The intense heat isn't as much of a factor as one would suppose, said Jim Bond, senior sales manager at Sun City Anthem.

"It's not quite the issue it used to be because people spend so much of their time in air-conditioning here," he said.

According to the Las Vegas Chamber of Commerce, one- third of the people living in Southern Nevada are over 55.

The majority of people retiring to Anthem are Nevada residents, with the next largest group coming from nearby California, said Bond. However, most of the Nevada residents who retire to Sun Cities relocated to Nevada within the last 10 years from such states as California, Arizona, New York and Illinois.

Seniors are choosing the Las Vegas area for many reasons, said Bond, not the least of which is the lack of a state income tax.
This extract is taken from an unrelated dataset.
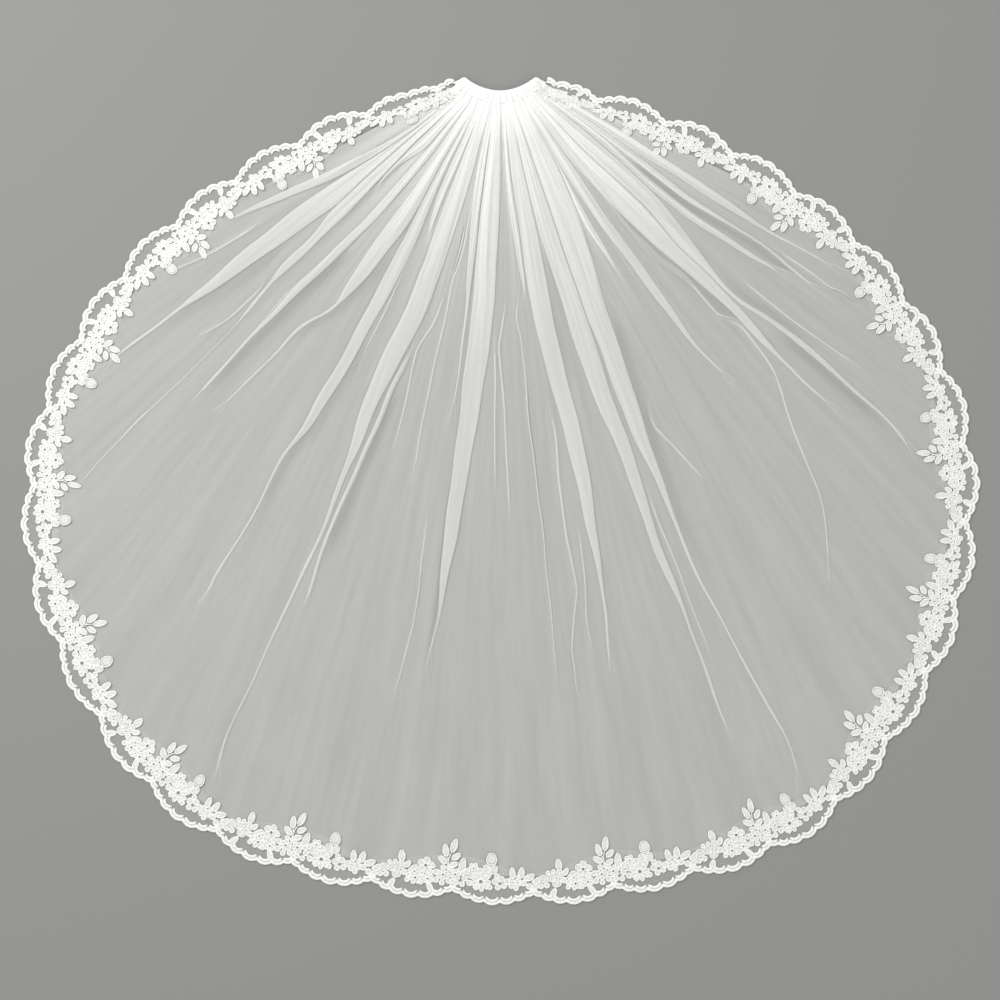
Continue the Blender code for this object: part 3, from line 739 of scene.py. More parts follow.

Property taxes are also lower than in most states.

The dry climate is believed to be good for arthritis, and many people find that they aren't plagued by allergies in Nevada, added Bond.

Del Webb's Sun Cities offer a country club atmosphere with golf, tennis, clubs and landscaped gated grounds. Sun City Anthem features a 75,000 sq. ft. recreational facility that includes indoor and outdoor swimming pools, a fitness center and a restaurant.

Las Vegas is a huge draw, too, Bond added. He said the city has "become much more extravagant" with its destination hotels and world-class restaurants.

The success of the communities caused nearby Henderson to grow from 65,000 people in 1990 to 167,000 people in 1999, according to Lesser & Co.

Emrath said the NAHB's seven-year forecast and Del Webb's success in Nevada demonstrate the importance of having an attractive housing product for seniors.

"You can generate a market in most places (for retirement communities) just by the number of people growing old there," he said. "But if you want to attract a flow from out of state, you have to offer a pretty good product."

"People emphasize where' so much," said the researcher. "But statistics show they should be more concerned with the what,' as in the product."